We're using metricbeat to stream various system usage metrics to the Elasticsearch server. The problem is the index gets quite large (7+ GB per week). So, we are considering removing some of the metricbeat events fields. The problem is it's hard to predict exact impact of those potential changes.
Can anyone please advice on estimating how much disk space does specific field(s) use in a particular index?
It's really, really hard to estimate, unfortunately.
Lucene uses a number of tricks to compress fields, and these compression tricks depend in large part on what kind of data is being indexed. E.g. high cardinality fields take up more space than low cardinality fields, because low-cardinality fields compress better. Numerics are smaller than strings, scaled-floats are smaller than floats which are smaller than doubles, etc.

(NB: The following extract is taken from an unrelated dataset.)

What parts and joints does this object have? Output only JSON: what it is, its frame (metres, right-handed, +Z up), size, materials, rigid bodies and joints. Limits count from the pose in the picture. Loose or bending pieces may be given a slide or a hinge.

And then it gets more complicated because different compression strategies are used depending on the data in each segment, which can change as segments are merged (i.e. two medium-ish cardinality segments may merge into one segment and form a high cardinality set, changing the compression scheme. Or two segments may merge and vastly reduce their on-disk footprint due to mutual compression).
If you wanted to experiment, you could use the Reindex API to index a single field from your existing data over to an isolated, test index. Because that index only holds a single field, you'll have a very good estimate of the field size. Rinse, repeat for various fields. We have an internal tool to estimate field sizes... and it basically does exactly that.